Por eso causa estupor que ante los preocupantes resultados en una prueba competencial como PISA, que no mide los contenidos curriculares específicos de unos países u otros sino la capacidad de transferir determinados aprendizajes a contextos de la vida cotidiana, lo que se reclama por parte de algunos sectores es la renuncia a la orientación competencial de los nuevos currículos (de implantación posterior, dicho sea de paso, a los últimos exámenes de PISA), que ponen el acento no solo en el saber, sino en promover su movilización efectiva en diferentes situaciones de la vida personal, social o profesional.

Contenidos y competencias no son excluyentes, digámoslo una vez más. No hay competencia sin contenidos, sin sólidos saberes: es imposible. Pero sí puede haber contenidos sin competencia (como bien sabemos quienes quizá estudiamos inglés durante años y nos sabíamos al dedillo la lista de los verbos irregulares, pero luego éramos incapaces de abrir la boca en una conversación en esa lengua).

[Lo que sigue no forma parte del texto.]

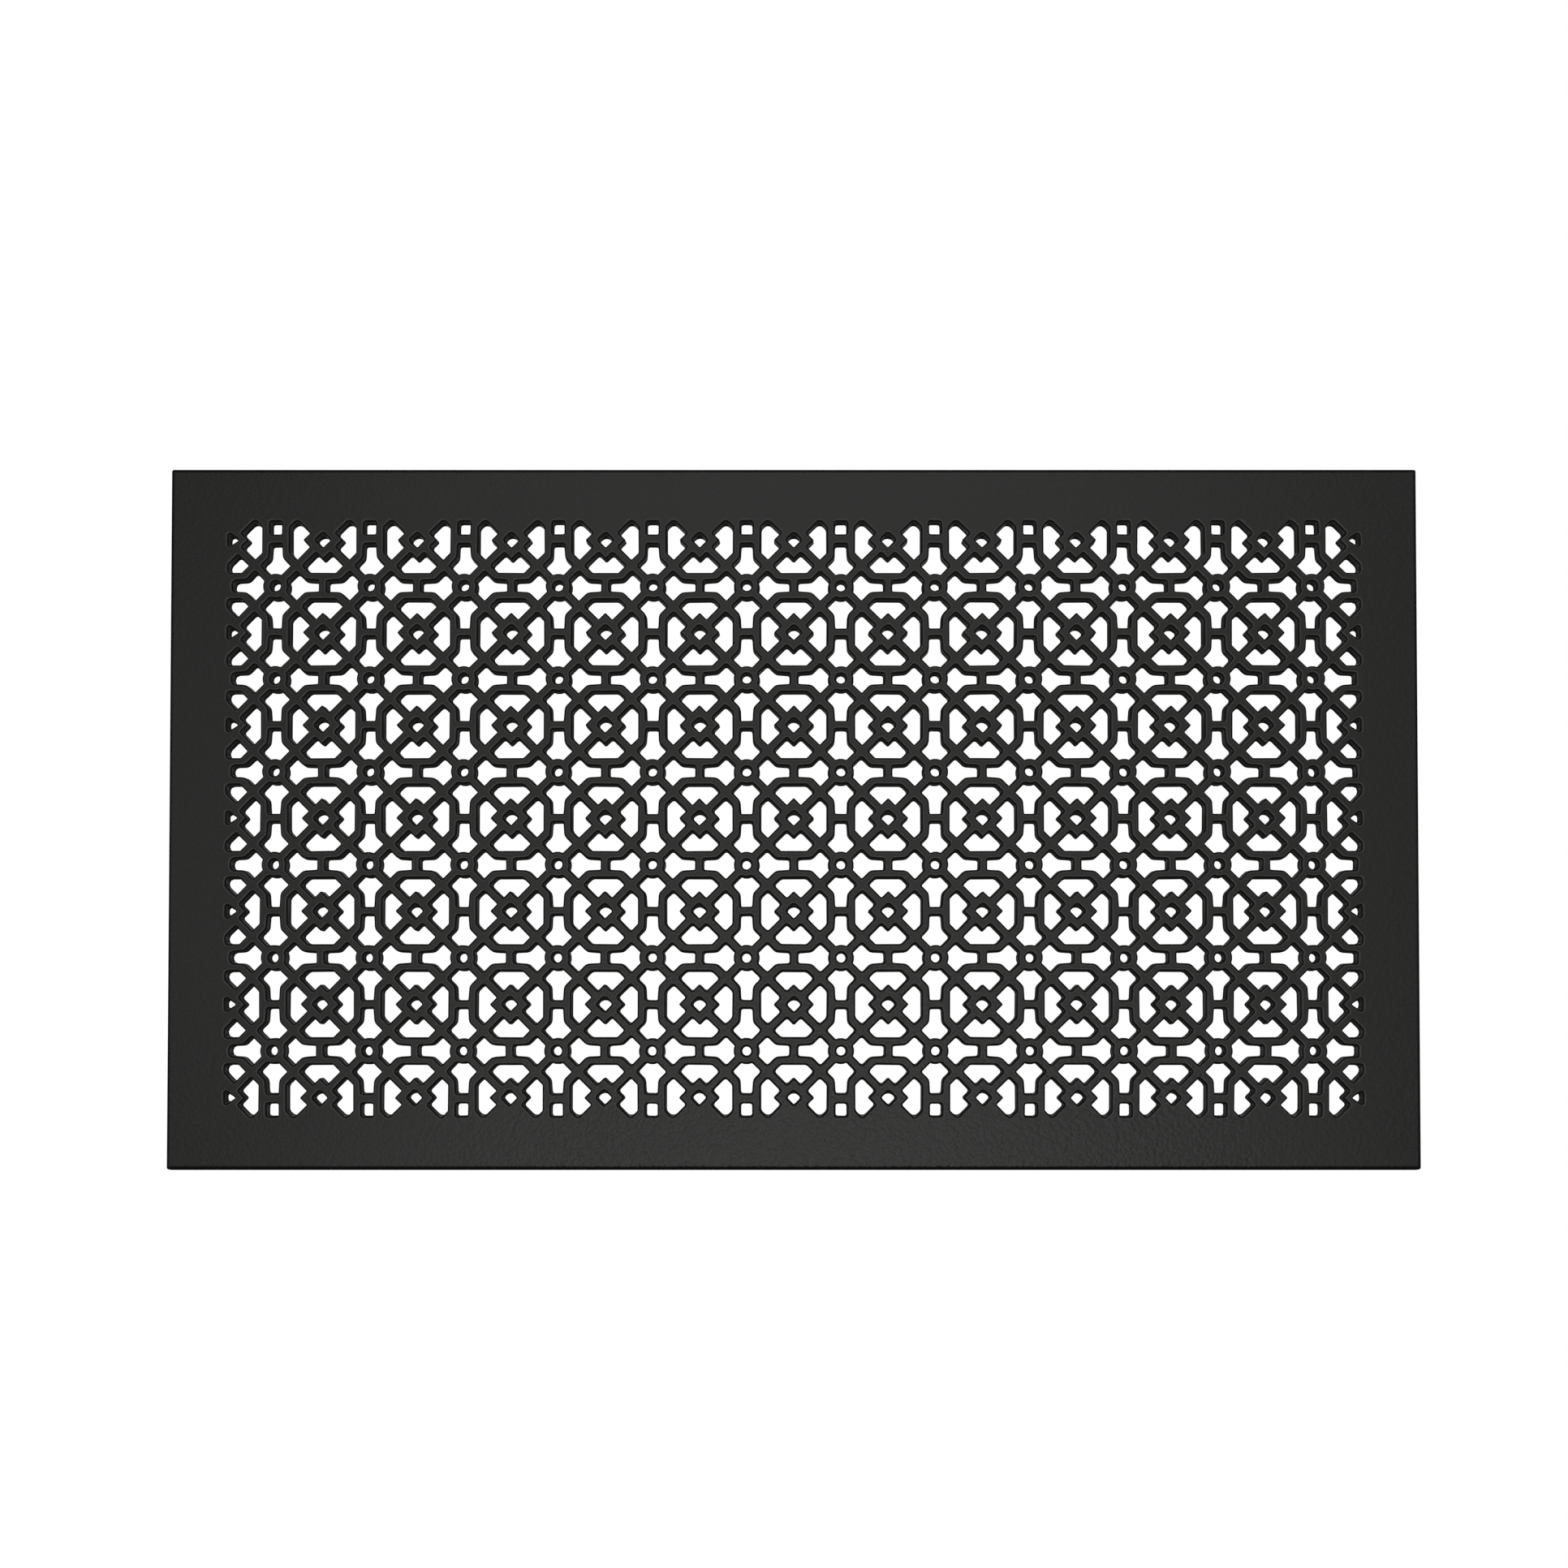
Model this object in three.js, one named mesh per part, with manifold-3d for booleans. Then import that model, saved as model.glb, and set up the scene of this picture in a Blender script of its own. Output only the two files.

Necesitamos, en fin, no solo lectores competentes en PISA, sino también lecturas competentes de PISA que nos ayuden a pasar a la acción. En esa línea, la propuesta por el profesor Bonal en estas mismas páginas hace unos días, relativa a asegurar las condiciones de educabilidad de niñas y niños es sin duda la primera. Garantizar a todo el alumnado la alfabetización necesaria para poder participar en las prácticas letradas de las sociedades del siglo XXI debería ir justo a continuación.